It’s been great to be involved in this project! I think this kind of collaboration between people who want to use language data (in this case DoReCo), and people who collect that data (in this case me) is going to be happening more and more in the future, and not only do I want to continue participating in it, but also to encourage other people doing language documentation to do the same.
Here’s a brief snapshot of what that looked like for me:
-In early March of 2019, @rgriscom sent me an email saying that a colleague of his was joining a project and that they were looking for samples of language that met the following criteria:
-
a minimum of 10,000 transcribed words (typically distributed over various recording sessions/annotation files)
-
translation into a major language
-
primarily monological texts (e.g., personal or traditional narratives)
-
time-alignment of transcription and translation with audio files at the level of sentences, paragraphs, utterance, or intonation units (i.e., “annotation units” in ELAN, time stamps in Toolbox records)
-
audio is of reasonable quality (not too much overlapping speech or background noise)
-
transcription/translation/annotation files (not audio/video files) can be made accessible within three years on the DoReCo platform under a Creative Commons Attribution 4.0 (CC BY 4.0) license, with strict rules for fair scientific use (see below)
…as well as to indicate if the data includes at least 10,000 words that are additionally morphologically annotated (typically using Toolbox/Shoebox) with (i) morpheme segmentation, (ii) morpheme glosses, and (optionally) (iii) part-of-speech tags.
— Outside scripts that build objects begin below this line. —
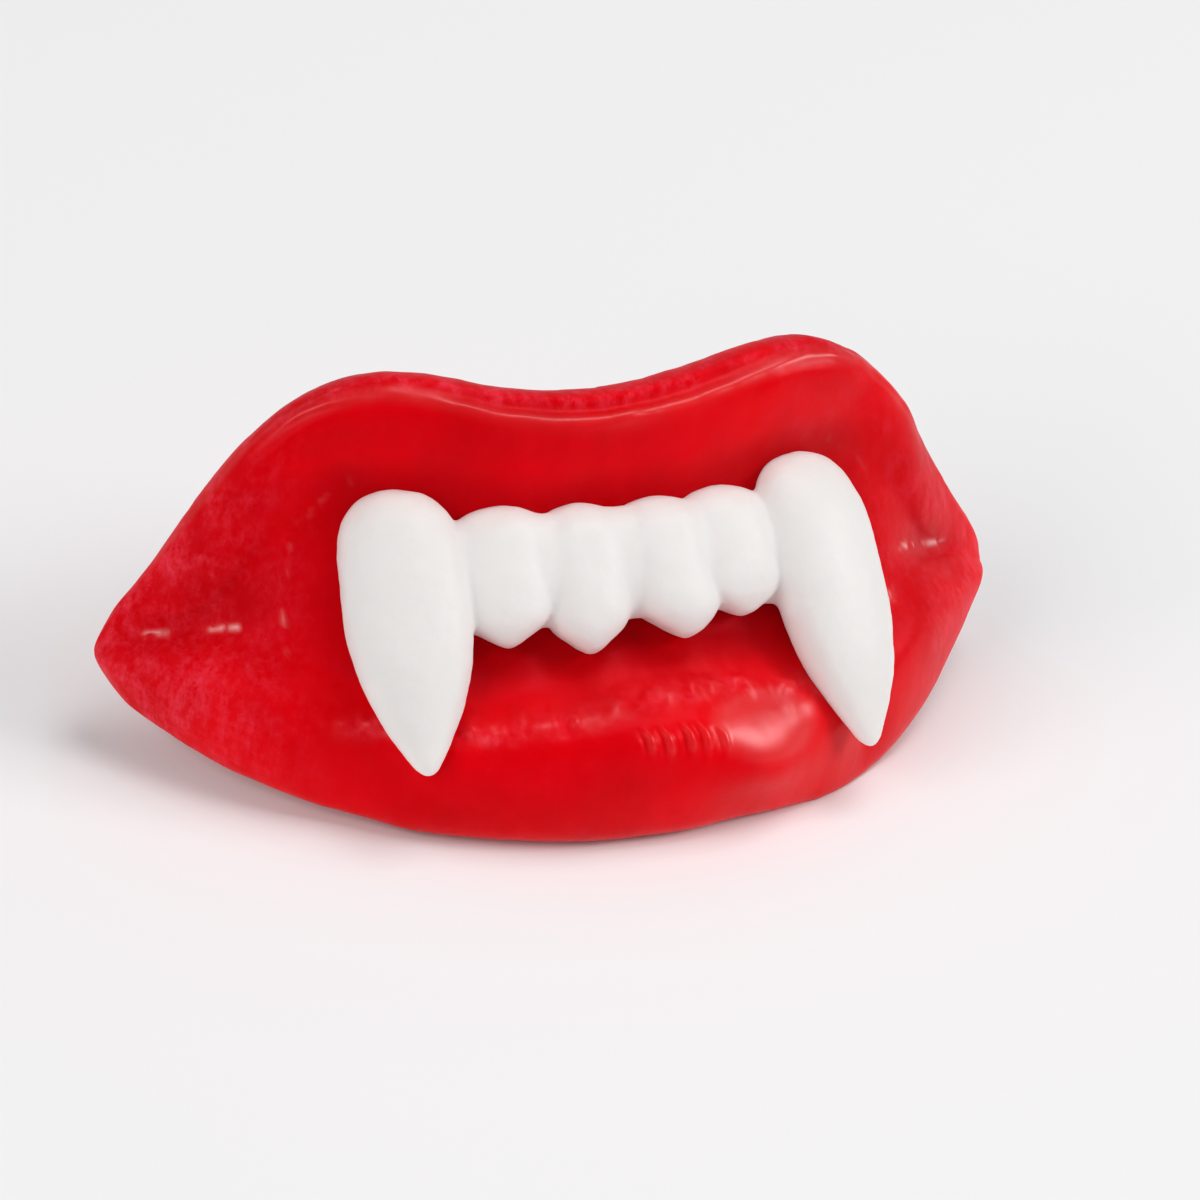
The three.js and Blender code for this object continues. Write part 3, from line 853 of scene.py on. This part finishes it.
def leant(v):
    return Vector((
        v.x,
        v.y * math.cos(LEAN) + v.z * math.sin(LEAN),
        v.z * math.cos(LEAN) - v.y * math.sin(LEAN),
    ))


level = math.cos(ELEVATION)
back = Vector((math.sin(AZIMUTH) * level, -math.cos(AZIMUTH) * level, math.sin(ELEVATION)))
right = Vector((0, 0, 1)).cross(back).normalized()
up = back.cross(right)
rolled_right = right * math.cos(ROLL) + up * math.sin(ROLL)
rolled_up = up * math.cos(ROLL) - right * math.sin(ROLL)
camera_data = bpy.data.cameras.new("camera")
camera_data.sensor_width = SENSOR
camera_data.lens = FOCAL_PIXELS / FRAME_PIXELS * SENSOR * CLOSER
camera_data.clip_start = 0.01
camera_data.dof.use_dof = False
camera = bpy.data.objects.new("camera", camera_data)
bpy.context.scene.collection.objects.link(camera)
axes = [leant(rolled_right), leant(rolled_up), leant(back)]
pose = np.eye(4)
for i, axis in enumerate(axes):
    pose[:3, i] = axis
pose[:3, 3] = Vector(from_worn(np.array(AIM))) + axes[2] * DISTANCE
camera.matrix_world = Matrix(pose.tolist())
bpy.context.scene.camera = camera

LIT_POINT = Vector((0, 0, 0.015))
LIGHTS = (  # name, place and size in metres, watts
    ("key", (1.24, -0.64, 0.84), 0.52, 10.0),
    ("top", (0.45, 0.0, 1.55), 0.8, 8.0),
    ("fill", (-1.3, -0.6, 0.9), 1.1, 12.0),
)
SURROUNDINGS = 0.3

for name, position, size, watts in LIGHTS:
    light = bpy.data.lights.new(name, "AREA")
    light.size = size
    light.energy = watts
    lamp = bpy.data.objects.new(name, light)
    bpy.context.scene.collection.objects.link(lamp)
    lamp.location = position
    lamp.rotation_euler = (Vector(position) - LIT_POINT).to_track_quat("Z", "Y").to_euler()

world = bpy.data.worlds.new("studio")
world.use_nodes = True
world.node_tree.nodes["Background"].inputs["Color"].default_value = (1, 1, 1, 1)
world.node_tree.nodes["Background"].inputs["Strength"].default_value = SURROUNDINGS
bpy.context.scene.world = world
bpy.context.scene.view_settings.view_transform = "Standard"
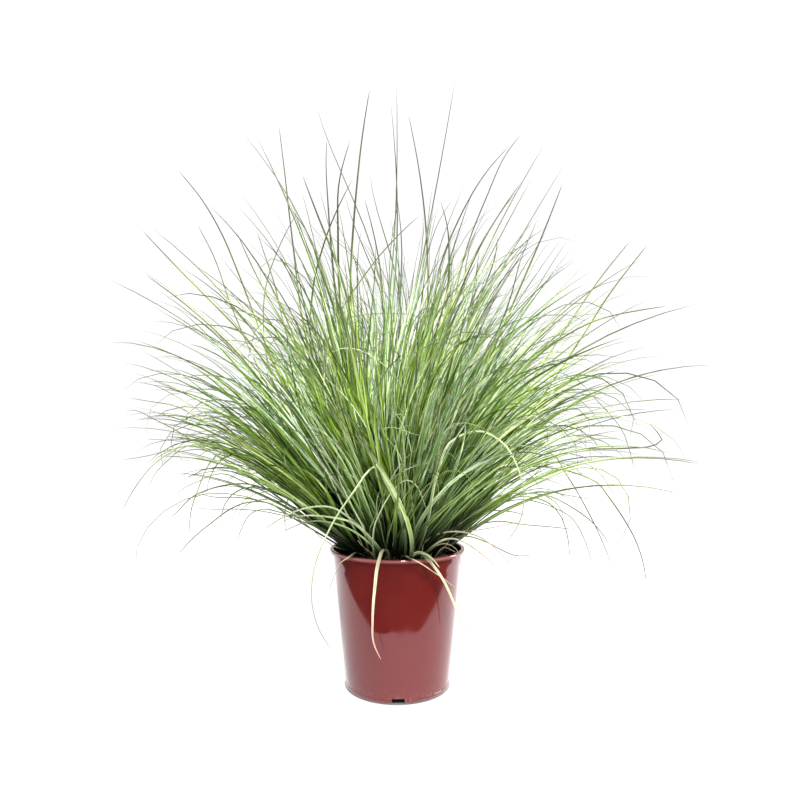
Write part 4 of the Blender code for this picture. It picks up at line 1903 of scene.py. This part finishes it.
@dataclass(frozen=True)
class Soil:
    """Potting soil with bark crumbs and perlite."""

    pot: Pot
    level: float = 156 * MM
    fall_to_wall: float = 3 * MM
    flat_radius: float = 52 * MM
    bottom: float = 5.8 * MM
    gap: float = 0.3 * MM
    ring_step: float = 1.5 * MM
    steps: int = 200
    lumpiness: float = 1.6 * MM
    lump_scale: float = 140
    lump_layers: tuple[Pair, ...] = ((1, 1), (2.7, 0.5), (6.1, 0.3))
    seed: int = 11
    grains: tuple[Grains, ...] = (
        Grains("bark_crumbs", "bark_crumb", 1500, (0.9 * MM, 2.6 * MM), 2.2),
        Grains("perlite_grains", "perlite", 70, (0.8 * MM, 1.9 * MM), 1.2),
    )

    def edge_height(self) -> float:
        """The surface's height where it meets the wall."""
        return self.level - self.fall_to_wall

    def edge(self, height: float) -> float:
        """The soil's radius at a height, just clear of the wall."""
        return self.pot.wall_radius(height) - self.pot.wall - self.gap

    def surface_height(self, radius: float) -> float:
        """How high the even surface is: level in the middle, and lower towards the wall.

        Args:
            radius: the distance from the axis.

        Returns:
            The height there.
        """
        edge = self.edge(self.edge_height())
        fall = max(radius - self.flat_radius, 0) / (edge - self.flat_radius)
        return self.level - self.fall_to_wall * fall

    def build(self, materials: dict[str, Material]) -> None:
        """Make the body of soil and what lies on it.

        Args:
            materials: the finishes potting_soil, bark_crumb and perlite.
        """
        edge_height = self.edge_height()
        edge = self.edge(edge_height)
        rings = int(edge / self.ring_step)
        radii = [edge * i / rings for i in range(rings + 1)]
        profile = [(radius, self.surface_height(radius)) for radius in radii]
        profile += [(self.edge(self.bottom), self.bottom), (0, self.bottom)]
        body = turned("soil_body", profile, self.steps, materials["potting_soil"])
        for vertex in body.data.vertices:
            radius = math.hypot(vertex.co.x, vertex.co.y)
            if vertex.co.z > edge_height - MM and radius < edge - MM:
                place = vertex.co * self.lump_scale
                lump = sum(share * noise.noise(place * finer) for finer, share in self.lump_layers)
                vertex.co.z += self.lumpiness * lump
        body.data.shade_smooth()
        stand_for(body, Slot.SOIL, "potting_soil")
        LOG.info("the soil, %d faces", len(body.data.polygons))

        draw = np.random.default_rng(self.seed)
        for grains in self.grains:
            grains.build(draw, self, materials[grains.material])


# ---------------------------------------------------------------- studio


# Where the dark reflection on the photograph's pot ends, from its upper left round to its upper right
SHIELD_OUTLINE = (
    (341, 565), (345, 577), (350, 590), (356, 603), (363, 615), (370, 626), (373, 631),
    (378, 633.5), (392, 633), (406, 632.5), (419, 632), (423, 627), (430, 615), (438, 600),
    (442, 590), (447, 577), (452, 565),
)


@dataclass(frozen=True)
class Studio:
    """The camera, the floor and the lights."""

    view: PhotoView
    pot: Pot
    sensor: float = 36.0
    clip: Pair = (0.01, 50)
    floor_size: float = 12.0
    floor_drop: float = 0.2 * MM
    roughness: float = 0.9
    floor_white: float = 0.86
    floor_seen: float = 0.12
    floor_mirrored: float = 0.43
    floor_light: float = 0.95
    floor_glow: float = 0.85
    # Where the floor's glow fades in round the pot: a painted contact shadow
    contact: Pair = (64 * MM, 68 * MM)
    flag_black: float = 0.02
    flag_height: float = 1 * MM
    shield_reach: float = 0.75
    shield_steps: int = 24
    ambient_rise: Pair = (0.0, 0.9)
    ambient: Pair = (0.25, 1.05)
    mirrored: float = 0.93
    backdrop: float = 1.05
    key_strength: float = 7.5
    key_softness: float = math.radians(12)
    key_place: Point = (0.3, -1.3, 1.65)
    strip_place: Point = (1.3, 0.35, 0.5)
    strip_size: Pair = (0.35, 1.2)
    strip_power: float = 19.0
    aim: Point = (0.0, 0.0, 0.2)

    def build(self) -> None:
        """Set up everything that isn't the object."""
        self.add_camera()
        self.add_floor()
        self.add_flag()
        self.add_surrounding()
        self.add_lights()
        LOG.info("the studio")

    def add_camera(self) -> None:
        """A camera where the photograph's was."""
        data = bpy.data.cameras.new("camera")
        data.sensor_width = self.sensor
        data.lens = self.sensor * self.view.focal_px / self.view.frame_px
        data.clip_start, data.clip_end = self.clip
        camera = bpy.data.objects.new("camera", data)
        camera.location = self.view.place
        camera.rotation_euler = (math.pi / 2 + self.view.pitch, 0, 0)
        bpy.context.scene.collection.objects.link(camera)
        bpy.context.scene.camera = camera

    def add_floor(self) -> None:
        """A plain white floor. The camera sees it lit evenly, but for the pot's contact shadow."""
        half, white = self.floor_size / 2, grey(self.floor_white)
        material, graph, shader = new_material("floor_white", white, self.roughness)
        length = graph.add("ShaderNodeVectorMath", {0: graph.place()}, operation="LENGTH")
        path = graph.add("ShaderNodeLightPath").outputs
        seen, mirrored = path["Is Camera Ray"], path["Is Glossy Ray"]
        colour = graph.mix(seen, white, grey(self.floor_seen))
        colour = graph.mix(mirrored, colour, grey(self.floor_mirrored))
        # The glow fades to nothing near the pot's foot: a painted contact shadow
        open_floor = graph.times(seen, graph.ramp(length.outputs["Value"], *self.contact))
        glow = graph.mix(open_floor, grey(0.0), grey(self.floor_light))
        glow = graph.mix(mirrored, glow, grey(self.floor_glow))
        graph.fill(shader, {"Base Color": colour, "Emission Color": glow, "Emission Strength": 1.0})
        corners = [(x * half, y * half, 0) for x, y in ((-1, -1), (1, -1), (1, 1), (-1, 1))]
        floor = add_object("floor", corners, [range(len(corners))], material)
        floor.location.z = -self.floor_drop

    def mirrored_on_floor(self, pixel: Pixel) -> Pair:
        """The point of the floor that the pot's wall mirrors at a pixel.

        Args:
            pixel: a pixel on the pot's wall.

        Returns:
            X and Y on the floor.
        """
        start = np.array(self.view.place)
        ray = unit(self.view.point(pixel, 0.0) - start)
        slope = (self.pot.wall_top_radius - self.pot.base_radius) / self.pot.height
        radius, growth = self.pot.base_radius + slope * start[2], slope * ray[2]
        a = ray[0] ** 2 + ray[1] ** 2 - growth**2
        b = start[0] * ray[0] + start[1] * ray[1] - radius * growth
        c = start[0] ** 2 + start[1] ** 2 - radius**2
        hit = start + ray * (-b - math.sqrt(b * b - a * c)) / a
        normal = unit(np.array((hit[0], hit[1], -slope * math.hypot(hit[0], hit[1]))))
        away = ray - 2 * normal * (ray @ normal)
        floor = hit - away * hit[2] / away[2]
        return float(floor[0]), float(floor[1])

    def add_flag(self) -> None:
        """A dark card in front of the floor's lit part. Only reflections show it: the pot's dark shield."""
        edge = [self.mirrored_on_floor(pixel) for pixel in SHIELD_OUTLINE]
        first, last = (math.atan2(y, x) for x, y in (edge[0], edge[-1]))
        angles = np.linspace(last, first - math.tau if first > last else first, self.shield_steps)
        edge += [(self.shield_reach * math.cos(a), self.shield_reach * math.sin(a)) for a in angles]
        material, _, _ = new_material("flag_black", grey(self.flag_black), self.roughness)
        points = [(x, y, self.flag_height) for x, y in edge]
        flag = add_object("flag", points, [range(len(points))], material)
        flag.visible_camera = flag.visible_diffuse = flag.visible_shadow = False
        flag.visible_transmission = flag.visible_volume_scatter = False

    def add_surrounding(self) -> None:
        """A white surrounding, brighter overhead, with its own brightness in view and in reflections."""
        scene = bpy.context.scene
        scene.view_settings.view_transform = "Standard"
        scene.world = bpy.data.worlds.new("studio")
        scene.world.use_nodes = True
        graph = Graph(scene.world.node_tree)
        path = graph.add("ShaderNodeLightPath").outputs
        direction = graph.add("ShaderNodeTexCoord").outputs["Generated"]
        upward = graph.add("ShaderNodeSeparateXYZ", {0: direction}).outputs["Z"]
        strength = graph.ramp(upward, *self.ambient_rise, *self.ambient)
        for seen, value in (("Is Glossy Ray", self.mirrored), ("Is Camera Ray", self.backdrop)):
            inputs = {"Value": path[seen], "To Min": strength, "To Max": value}
            strength = graph.add("ShaderNodeMapRange", inputs).outputs["Result"]
        background = scene.world.node_tree.nodes["Background"]
        graph.fill(background, {"Color": opaque(grey(1.0)), "Strength": strength})

    def add_lights(self) -> None:
        """A soft key light from the front right and above, and a strip light behind on the right."""
        key = bpy.data.lights.new("key", "SUN")
        key.energy, key.angle = self.key_strength, self.key_softness
        strip = bpy.data.lights.new("strip", "AREA")
        strip.shape, strip.energy = "RECTANGLE", self.strip_power
        strip.size, strip.size_y = self.strip_size
        for data, place in ((key, self.key_place), (strip, self.strip_place)):
            light = bpy.data.objects.new(data.name, data)
            light.location = place
            aim = Vector(self.aim) - Vector(place)
            light.rotation_euler = aim.to_track_quat("-Z", "Y").to_euler()
            bpy.context.scene.collection.objects.link(light)


def main() -> None:
    """Build and dress the object, then the studio round it."""
    logging.basicConfig(level=logging.INFO, format="%(message)s")
    tissue, mottle = LeafTissue().build(), Mottle().build()
    leaves = {finish.slot: finish.build(tissue) for finish in LEAF_FINISHES}
    hanging = HANGING_LEAF_FINISH.build(tissue)

    pot = Pot()
    pot.build(PotPlastic().build(mottle))
    Soil(pot).build({finish.name: finish.build(mottle) for finish in MATTER_FINISHES})
    fountain = Fountain()
    Tillers(fountain).build(leaves)
    StrayLeaves(fountain).build(leaves)
    HangingLeaves().build(hanging)
    view = PhotoView()
    tall = {Slot.MID_GREEN: TALL_LEAF_FINISH.build(tissue)}
    TracedLeaves("tall_leaves", TALL_LEAVES, view, widening=1.25).build(tall)
    side = {Slot.MID_GREEN: SIDE_LEAF_FINISH.build(tissue)}
    TracedLeaves("side_leaves", SIDE_LEAVES, view, widening=1.1).build(side)
    front = {**leaves, Slot.STRAW: FRONT_LEAF_FINISH.build(tissue)}
    TracedLeaves("front_leaves", FRONT_LEAVES, view).build(front)
    TracedLeaves("pale_leaves", PALE_LEAVES, view).build({Slot.STRAW: hanging})
    DriedBits().build(leaves[Slot.STRAW])
    Studio(view, pot).build()


if __name__ == "__main__":
    main()
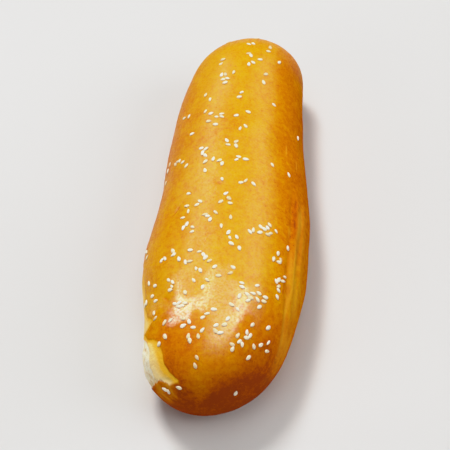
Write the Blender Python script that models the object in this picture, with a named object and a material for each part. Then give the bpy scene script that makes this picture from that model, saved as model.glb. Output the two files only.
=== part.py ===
"""A large seeded hot dog bun: one solid, with its sesame seeds fused to the crust.

The bun lies along Y on its flat base, at Z = 0. Its near end is at -Y, and it is seen from there.
Its left flank, at -X, was torn from a neighbour in the oven, and its right flank has stretch folds.
A place on the surface is given by a share along the length, from -1 at the near tip to 1 at the far
tip, and by a turn round the long axis, in degrees: 0 right, 90 the crown, 180 left, 270 the base.
"""

import math
import random

import bmesh
import bpy
import numpy as np
from mathutils import Matrix, Vector, noise
from mathutils.bvhtree import BVHTree

# Driving dimensions, in metres.
LENGTH = 0.270
HEIGHT = 0.066
MID_WIDTH = 0.0860
AXIS_HEIGHT = 0.42 * HEIGHT
BASE_SINK = 0.004

# The outline. Shares are of half the length. A belly is its height in metres, middle and spread.
WIDTH_ROUNDING = -0.20
HEIGHT_ROUNDING = -0.05
NEAR_CAP = 0.34
FAR_CAP = 0.30
CAP_ROUNDNESS = 2.8
CAP_DROP = 0.92
LEFT_BELLIES = ((0.0087, -0.38, 0.27), (0.0028, -0.87, 0.10), (0.0006, 0.45, 0.22))
RIGHT_BELLIES = ((0.0073, -0.25, 0.57), (0.0008, 0.67, 0.35), (0.0034, 0.92, 0.10))
S_BEND = 0.011
# The tips are drawn at this share, and a belly spreads to its flank where the turn's cosine passes
# from minus to plus this value.
TIP = 0.9999
FLANK_BLEND = 0.3

# Relief: heights, depths and sizes in metres, pitch and places of the folds in degrees of turn.
LUMP_SIZE = 0.034
LUMP_HEIGHT = 0.0011
FOLD_HEIGHT = 0.0005
FOLD_PITCH = 12.0
FOLD_TURN = 31.0
FOLD_REACH = 13.0
FOLD_SPAN = (-0.92, 0.08)
FOLD_FADE = 0.20
FOLD_WANDER = 0.6
FOLD_WANDER_RATE = 5.0
CRUMB_DEPTH = 0.0008
CRUMB_ROUGHNESS = 0.0006
CRUMB_GRAIN = 0.0085
SKIN_DEPTH = 0.0006
# The folds come down by so many degrees, between these shares.
FOLD_FALL = 24.0
FOLD_FALL_SHARES = (-0.35, -0.95)
# Over these lengths the relief fades out, towards the tips and towards the base.
TIP_FADE = 0.0040
BASE_FADE = 0.0060
# Dimples: share along, turn, radius and depth.
DIMPLES = (
    (-0.62, 128, 0.0070, 0.0008),
    (-0.17, 131, 0.0055, 0.0008),
    (0.22, 48, 0.0090, 0.0010),
    (-0.36, 172, 0.0060, 0.0009),
)

# The torn side at stations along the length: share, the turn where the crust ends, and the turns
# between which the pale crumb is bare. Thin baked skin lies between crust and crumb.
TEAR = (
    (-0.948, 117, 137, 137),
    (-0.940, 121, 142, 142),
    (-0.930, 124, 145, 148),
    (-0.924, 126, 156, 168),
    (-0.912, 127, 155, 183),
    (-0.895, 129, 152, 190),
    (-0.860, 130, 149, 200),
    (-0.830, 132, 147, 208),
    (-0.800, 135, 148, 211),
    (-0.782, 142, 151, 212),
    (-0.765, 151, 154, 212),
    (-0.740, 157, 161, 212),
    (-0.724, 161, 167, 212),
    (-0.712, 151, 171, 212),
    (-0.690, 144, 172, 210),
    (-0.650, 154, 172, 207),
    (-0.600, 160, 174, 205),
    (-0.540, 158, 177, 202),
    (-0.470, 158, 180, 199),
    (-0.400, 161, 182, 196),
    (-0.350, 169, 184, 193),
    (-0.310, 178, 186, 190),
)
TEAR_EDGE = 5.0
TEAR_FADE = 0.012
RAGGED_TURN = 2.5
RAGGED_SIZE = 0.008

# One sesame seed, in metres. A belt is its girth as a share of full, and its height as a share of
# the thickness; SEED_SUNK is the share of the thickness that lies in the crust.
SEED_LENGTH = 0.0036
SEED_WIDTH = 0.0023
SEED_THICKNESS = 0.0012
SEED_SIDES = 6
SEED_BELTS = ((0.66, 0.34), (1.10, -0.18))
SEED_POINT = 0.40
SEED_SUNK = 0.40

# The seeds' spread. How thickly they lie is given at shares along the bun and at turns round it.
SEED_COUNT = 220
FUSED_SEEDS = 190
SEED_SPACING = 0.0021
SEEDS_ALONG = (
    (-0.985, 0.25),
    (-0.85, 0.42),
    (-0.65, 0.80),
    (-0.45, 1.00),
    (-0.35, 0.58),
    (-0.15, 0.36),
    (0.25, 0.29),
    (0.50, 0.20),
    (0.65, 0.12),
    (0.80, 0.28),
    (0.985, 0.08),
)
SEEDS_ROUND = (
    (-8, 0.00),
    (10, 0.12),
    (25, 0.30),
    (42, 0.65),
    (60, 0.65),
    (78, 1.00),
    (90, 0.95),
    (112, 0.95),
    (130, 0.58),
    (148, 0.32),
    (165, 0.06),
    (175, 0.00),
)
# None lie where the weight is less than this. On the stretched flank they thin out and end, from the
# first of these to the second: in degrees across the folds, and in shares along.
LEAST_WEIGHT = 0.02
BARE_ACROSS = (24, -1)
BARE_SHARES = (0.30, 0.10)
# A seed may bring others beside it: so many, within these shares and turns of it.
GROUP_EXTRAS = (0, 0, 0, 1, 1, 2, 3)
GROUP_SHARE = 0.022
GROUP_TURN = 4.0
SEED_SIZE_SPREAD = 0.07
SEED_DRAW = 1222

# Mesh of the crust: rings along it, and columns round it as the turns that they lie between and
# their number. The columns are closest over the folds and the tear, and two follow the base's edge.
RINGS = 60
COLUMNS = ((-28, 8, 4), (8, 56, 13), (56, 118, 6), (118, 216, 17), (216, 332, 8))
UNDERSIDE = (216.0, 245.0, 303.0, 332.0)

CRUST_COLOUR = (0.62, 0.28, 0.02, 1.0)
CRUST_ROUGHNESS = 0.38


def smooth(edge_0, edge_1, value):
    """0 before edge_0, 1 after edge_1, smooth between."""
    x = np.clip((value - edge_0) / (edge_1 - edge_0), 0.0, 1.0)
    return x * x * (3.0 - 2.0 * x)


def swell(share, bellies):
    """How far one side stands out, in metres."""
    return sum(
        height * np.exp(-(((share - middle) / spread) ** 2)) for height, middle, spread in bellies
    )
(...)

There was an additional understanding that following this initial ‘donation’, I would, over the course of the project, provide:
-
A chart specifying correspondences between the orthographic characters used in the transcription and IPA symbols
-
Answering our questions regarding e.g. inconsistencies between the audio and the transcription (e.g. transcribing/glossing elements that are not transcribed)
-
Providing basic metadata per recording session if not already available (e.g. anonymized speaker codes, speaker sex and approximate age)
-once I had reached out to the DoReCo contact email, as well as sent them a short example of a parsed and glossed text, I received a response very quickly (around 1 week later), saying that my material looked like a good fit. I was then asked to specify a subset of recordings from the archived collection of Gorwaa materials which were similar to the sample I had provided
-around early October 2019 (and after some short exchanges back and forth regarding small stuff like missing files etc.) I was told that my data had been processed with the MAUS software and given automatic word-level alignments. I was then asked if I would like to take over post-processing of this material (things like identifying code-switching, filled pauses, missing transcriptions, etc.). I was also told that there was a small amount of funding available for this, which would cover any time I might have to put into it.
-I originally thought that I would be able to do this, but it turned out that I just didn’t have the capacity. For several reasons (primarily Covid and being separated from the computer I usually use to process my files for several months as a result of pandemic travel restrictions), I ended up making this decision around 12 months later (October 2020). Amazingly, DoReCo was still able to work with my data, and employed a plan B to have the material post-processed by an assistant on their side.
-In September (2020) DoReCo got back in touch, at which point my material had been successfully post-processed by their assistant. I was asked to review the ELAR files to make sure what they’d done was an accurate representation of the recordings, and was given several specific questions to respond to (things I might not have transcribed but were clearly in the recording, identifying typos, etc. This was really straightforward, and required just a few hours’ work on my end. By mid-November (2020), I had responded to everything.
-Since that time, the Gorwaa materials processed by DoReCo have been used in a recent (2021) paper (DOI here; open access here), with my archive deposit as the citation for the data used therein.
And now for some reflections:
-Having the Gorwaa data used as part of the DoReCo project involved back-and-forth between the project team and me and went FAR beyond me just having my materials openly accessible online and DoReCo downloading them for use. This will probably be the case for most re-use of archived materials, and should be understood by those of us who want our materials to be reused. It’s not a passive process for the language documenter, and we should be aware of (and prepared for) this
-DoReCo made things explicit from the very beginning (criteria for what kinds of data they were looking for, expectations of contributions from the documenter, etc.). This was crucial for my participation because I knew from the start what kind of time I would have to put into this from the start
-It should also be noted that DoReCo explicitly sought lesser-documented (or lesser-supported) languages for its sample. This approach should be recognised and acknowledged as an important step in the right direction.